* begin *

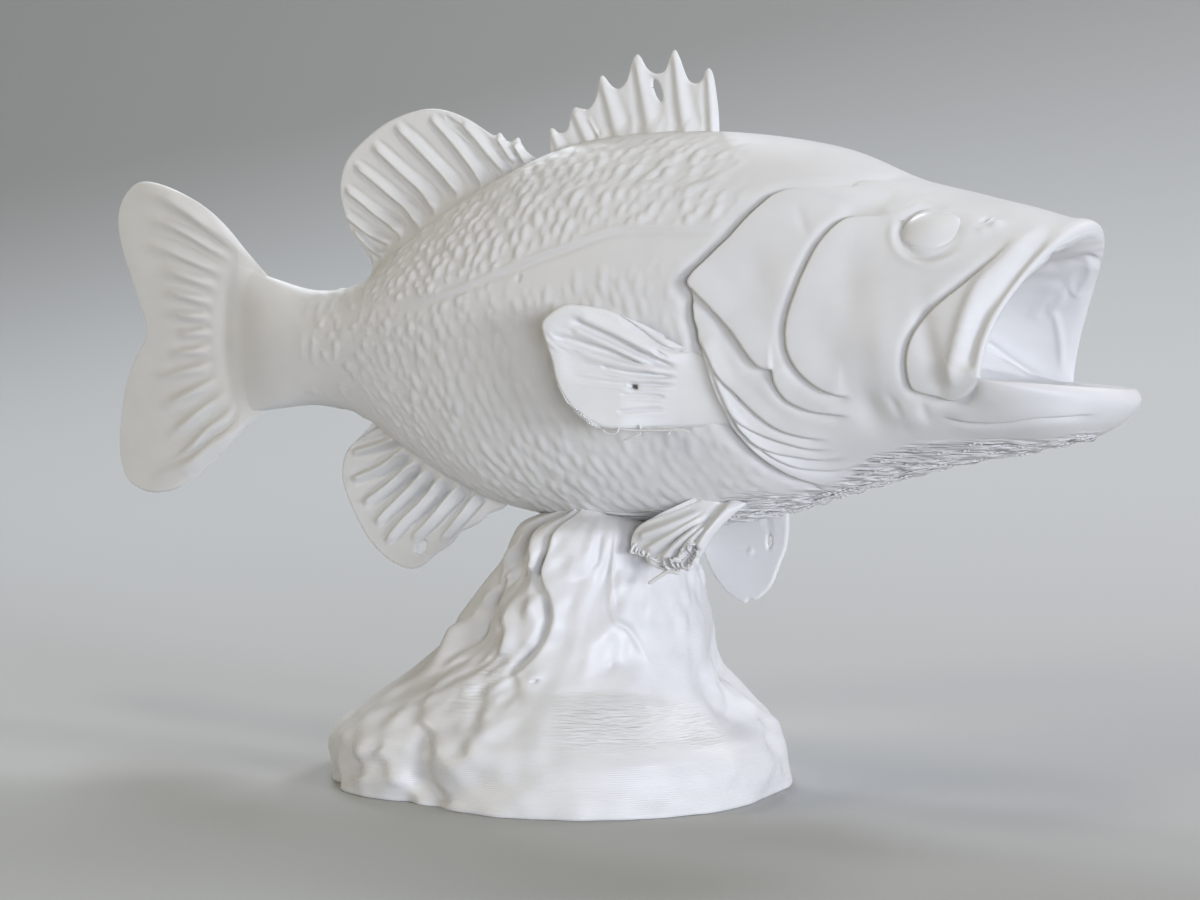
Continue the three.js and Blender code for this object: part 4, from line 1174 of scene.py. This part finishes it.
caudalFin = dict(
    replaces=("caudal_fin",), columns=300, rows=150,
    rootHalf=0.52, edgeHalf=0.38, round=0.42, sway=0.2, rayStrength=2.3,
    rayStart=0.42, rayEnd=0.5,
    root=[(-36.4, 48.4), (-37.2, 46.4), (-37.4, 43.0), (-37.2, 39.4), (-36.4, 36.8)],
    edge=[
        (-36.4, 48.8), (-37.9, 50.1), (-39.4, 51.3), (-41.2, 52.7), (-45.6, 56.1), (-49.9, 58.1),
        (-55.1, 59.5), (-58.8, 59.6), (-61.5, 57.9), (-62.5, 55.2), (-61.5, 51.8), (-59.1, 47.5),
        (-57.4, 44.3), (-57.6, 42.6), (-59.7, 40.0), (-61.5, 36.7), (-62.5, 32.4), (-62.4, 28.7),
        (-60.6, 26.4), (-56.8, 25.6), (-52.6, 26.3), (-48.1, 28.5), (-43.9, 31.3), (-40.6, 33.9),
        (-38.6, 35.1), (-36.4, 36.4)],
    rays=[
        ([(-40.6, 52.2), (-50.2, 57.0), (-58.6, 58.6)], 0.34, 0.18, 0.6, 0.8),
        ([(-41.8, 51.2), (-50.6, 54.6), (-57.2, 55.6)], 0.28, 0.14, 0.4, 0.6),
        ([(-43.0, 49.7), (-51.6, 52.0), (-58.4, 52.6)], 0.32, 0.14, 0.42, 0.62),
        ([(-44.2, 48.3), (-50.2, 49.6), (-55.6, 50.1)], 0.34, 0.12, 0.44, 0.64),
        ([(-45.0, 46.6), (-50.2, 47.4), (-54.8, 47.6)], 0.34, 0.12, 0.44, 0.6),
        ([(-45.4, 45.0), (-50.0, 45.3), (-54.2, 45.3)], 0.34, 0.1, 0.42, 0.58),
        ([(-45.2, 43.3), (-49.4, 43.4), (-52.4, 43.3)], 0.3, 0.1, 0.4, 0.5),
        ([(-45.4, 41.6), (-50.0, 41.2), (-53.8, 40.8)], 0.32, 0.1, 0.42, 0.58),
        ([(-45.1, 39.9), (-50.6, 38.9), (-56.2, 38.3)], 0.34, 0.12, 0.44, 0.64),
        ([(-44.2, 38.5), (-50.0, 36.4), (-55.6, 35.0)], 0.34, 0.14, 0.44, 0.66),
        ([(-43.0, 37.2), (-49.0, 34.0), (-54.8, 31.4)], 0.32, 0.14, 0.42, 0.66),
        ([(-41.6, 36.2), (-47.6, 32.0), (-53.8, 28.8)], 0.28, 0.14, 0.4, 0.62),
        ([(-40.4, 34.8), (-48.4, 29.8), (-57.4, 27.0)], 0.34, 0.18, 0.6, 0.8)],
)


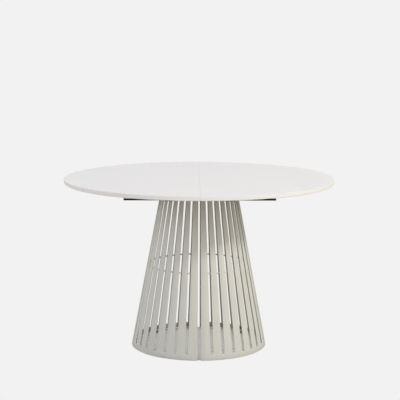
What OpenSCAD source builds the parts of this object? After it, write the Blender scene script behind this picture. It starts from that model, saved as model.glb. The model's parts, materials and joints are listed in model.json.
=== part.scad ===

* end *

- Stated task: Report the count of lines in the entries that contain the string "Blender", and nothing besides it.

- Solution: 2